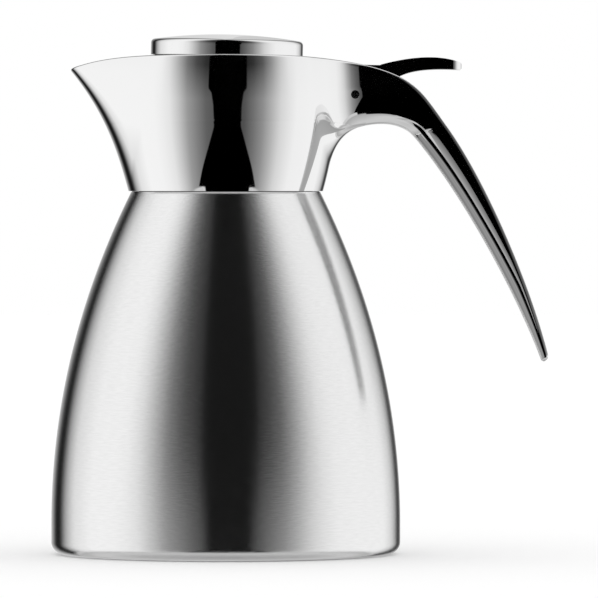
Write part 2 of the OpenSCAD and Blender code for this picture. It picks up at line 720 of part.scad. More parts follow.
module lid_carrier() {
    plate_t = 2.2;
    boss_h = screw_grip - 0.2;
    boss_wall = 2;
    rim_low = 0.5;
    rim_out = cap_r - cap_t - fit;
    rim_in = rim_out - wall_t;
    rim_high = cap_h - cap_edge_r;
    color([0.12, 0.12, 0.12]) difference() {
        union() {
            translate([0, 0, arm_top]) cylinder(h = plate_t, r = rim_out - wall_t / 2);
            for (x = screw_places)
                translate([x, 0, arm_top]) cylinder(h = boss_h, r = screw_d / 2 + boss_wall);
            leaning() rotate_extrude() polygon([
                [rim_in, rim_low], [rim_out, rim_low], [rim_out, rim_high], [rim_in, rim_high]]);
        }
        screw_holes(arm_top, boss_h);
    }
}

plug_top = arm_bottom;
plug_plate_t = 2.6;
plug_r = seat_r - stopper_gap;
tail_z = seat_z - stopper_tail;
cone_r = throat_r - stopper_gap;
tail_r = cone_r - 1;
cavity_top = plug_top - plug_plate_t;
cavity_step = 0.5;
head_h = 2;
head_d = 1.9 * screw_d;
seal_z = seat_z + 0.35 * seat_h;
spigot_h = 2;

// Radius of the stopper's cone at a height, which runs parallel to its seat
function plug_cone_r(z) = cone_r + (z - seat_z) * (seat_r - throat_r) / seat_h;

module stopper_body() {
    groove_top = seal_z + seal_h;
    color([0.11, 0.11, 0.115]) difference() {
        rotate_extrude() polygon([
            [0, plug_top], [plug_r, plug_top], [plug_r, deck_z], [cone_r, seat_z], [tail_r, tail_z],
            [tail_r - wall_t, tail_z], [cone_r - wall_t, seat_z],
            [plug_cone_r(cavity_top) - wall_t - cavity_step, cavity_top], [0, cavity_top]]);
        rotate_extrude() polygon([
            [plug_cone_r(seal_z) - seal_depth, seal_z], [plug_cone_r(seal_z) + through, seal_z],
            [plug_cone_r(groove_top) + through, groove_top],
            [plug_cone_r(groove_top) - seal_depth, groove_top]]);
        screw_holes(cavity_top, plug_plate_t);
    }
}

module stopper_seal() {
    low = seal_z + joined;
    high = seal_z + seal_h - joined;
    proud = stopper_gap - seal_gap;
    bevel = 0.5;
    bed = joined - seal_depth;
    color([0.8, 0.8, 0.78]) rotate_extrude() polygon([
        [plug_cone_r(low) + bed, low], [plug_cone_r(low), low],
        [plug_cone_r(low + bevel) + proud, low + bevel], [plug_cone_r(high - bevel) + proud, high - bevel],
        [plug_cone_r(high), high], [plug_cone_r(high) + bed, high]]);
}

module stopper_insulation() {
    low = tail_z + spigot_h + fit;
    high = cavity_top - fit;
    color([0.92, 0.9, 0.8]) difference() {
        rotate_extrude() polygon([
            [0, low], [tail_r - wall_t - fit, low], [cone_r - wall_t - fit, seat_z],
            [plug_cone_r(high) - wall_t - cavity_step - fit, high], [0, high]]);
        for (x = screw_places)
            translate([x, 0, cavity_top - head_h - fit]) cylinder(h = head_h + through, d = head_d + 2 * fit);
    }
}

module stopper_bottom() {
    spigot_r = tail_r - wall_t - joined;
    spigot_z = tail_z + spigot_h;
    disc_t = 1.6;
    bevel = disc_t / 2;
    color([0.11, 0.11, 0.115]) rotate_extrude() polygon([
        [0, tail_z - disc_t], [tail_r - bevel, tail_z - disc_t], [tail_r, tail_z - bevel], [tail_r, tail_z],
        [spigot_r, tail_z], [spigot_r, spigot_z], [0, spigot_z]]);
}

module lid_screws() {
    color([0.65, 0.65, 0.66]) for (x = screw_places) translate([x, 0, cavity_top - head_h]) {
        cylinder(h = head_h, d = head_d);
        cylinder(h = head_h + plug_plate_t + arm_t + screw_grip, d = screw_d);
    }
}

outer_shell();
inner_vessel();
vacuum_base();
getter();
base_cover();
foot_ring();
neck_ring();
neck_gasket();
spout_collar();
handle();
pouring_insert();
hinge_pin();
thumb_lever();
hinge_bushes();
lid_cap();
lid_carrier();
stopper_body();
stopper_insulation();
stopper_bottom();
stopper_seal();
lid_screws();
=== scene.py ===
import bpy
import numpy as np
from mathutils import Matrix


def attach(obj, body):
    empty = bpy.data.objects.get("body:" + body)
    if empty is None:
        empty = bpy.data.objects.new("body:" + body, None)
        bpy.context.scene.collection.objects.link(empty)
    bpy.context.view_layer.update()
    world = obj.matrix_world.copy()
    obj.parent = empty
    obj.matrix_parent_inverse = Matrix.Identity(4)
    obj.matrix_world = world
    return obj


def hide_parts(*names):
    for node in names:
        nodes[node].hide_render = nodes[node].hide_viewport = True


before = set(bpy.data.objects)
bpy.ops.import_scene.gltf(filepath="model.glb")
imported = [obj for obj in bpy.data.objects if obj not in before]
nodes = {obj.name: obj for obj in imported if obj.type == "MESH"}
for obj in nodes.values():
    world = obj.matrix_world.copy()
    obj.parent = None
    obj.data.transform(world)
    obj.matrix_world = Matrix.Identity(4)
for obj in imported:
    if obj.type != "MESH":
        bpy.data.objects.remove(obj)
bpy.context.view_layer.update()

# Outer shell: the carafe's brushed steel body, one sheet spun to a cone with a rounded bottom edge. Its lip is
# rolled in under the base, and its neck stands up inside the collar, where it is welded to the flask. The step
# and neck under the collar's foot are painted near-black: a painted shadow that draws the dark gap at the seam.
body_r, edge_r, side_foot_z = 0.0698, 0.0048, 0.012
lip_r, lip_z = 0.063, 0.0003
seam_r, seam_z = 0.0378, 0.145
foot_pull, seam_pull = (0, 0.0368), (0.0252, -0.0505)
neck_r, neck_top_z = 0.0345, 0.1526
steel_t, step_h = 0.0008, 0.00025
shell_turns = 300
sharp_deg = 35


def bezier(start, start_pull, end_pull, end, t):
    """Cubic curve between two ends, each pulled by a vector: its points weighted by the four Bernstein terms."""
    t = t[:, None]
    a, d = np.array(start, float), np.array(end, float)
    b, c = a + start_pull, d + end_pull
    return (1 - t) ** 3 * a + 3 * (1 - t) ** 2 * t * b + 3 * (1 - t) * t ** 2 * c + t ** 3 * d


def arc(centre, radius, first, last, count):
    """Points centre + radius (cos a, sin a) with the angle a running evenly from first to last, in degrees."""
    a = np.radians(np.linspace(first, last, count))
    return np.array(centre) + radius * np.stack([np.cos(a), np.sin(a)], 1)


def spun(profile, turns):
    """Surface of revolution: each point (r, z) of the profile becomes a ring (r cos a, r sin a, z)."""
    a = np.linspace(0, 2 * np.pi, turns, endpoint=False)
    r, z = profile[:, 0:1], profile[:, 1:2]
    return np.stack([r * np.cos(a), r * np.sin(a), z + 0 * a], 2)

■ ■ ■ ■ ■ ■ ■

◆ **EXERCISE DETAILS**: Reproduce, exactly as written, the stretch of lines whose first line is the one with "outer_shell();" and whose last line is the one with "imported = [obj".

◆ **SOLUTION**:
outer_shell();
inner_vessel();
vacuum_base();
getter();
base_cover();
foot_ring();
neck_ring();
neck_gasket();
spout_collar();
handle();
pouring_insert();
hinge_pin();
thumb_lever();
hinge_bushes();
lid_cap();
lid_carrier();
stopper_body();
stopper_insulation();
stopper_bottom();
stopper_seal();
lid_screws();
=== scene.py ===
import bpy
import numpy as np
from mathutils import Matrix


def attach(obj, body):
    empty = bpy.data.objects.get("body:" + body)
    if empty is None:
        empty = bpy.data.objects.new("body:" + body, None)
        bpy.context.scene.collection.objects.link(empty)
    bpy.context.view_layer.update()
    world = obj.matrix_world.copy()
    obj.parent = empty
    obj.matrix_parent_inverse = Matrix.Identity(4)
    obj.matrix_world = world
    return obj


def hide_parts(*names):
    for node in names:
        nodes[node].hide_render = nodes[node].hide_viewport = True


before = set(bpy.data.objects)
bpy.ops.import_scene.gltf(filepath="model.glb")
imported = [obj for obj in bpy.data.objects if obj not in before]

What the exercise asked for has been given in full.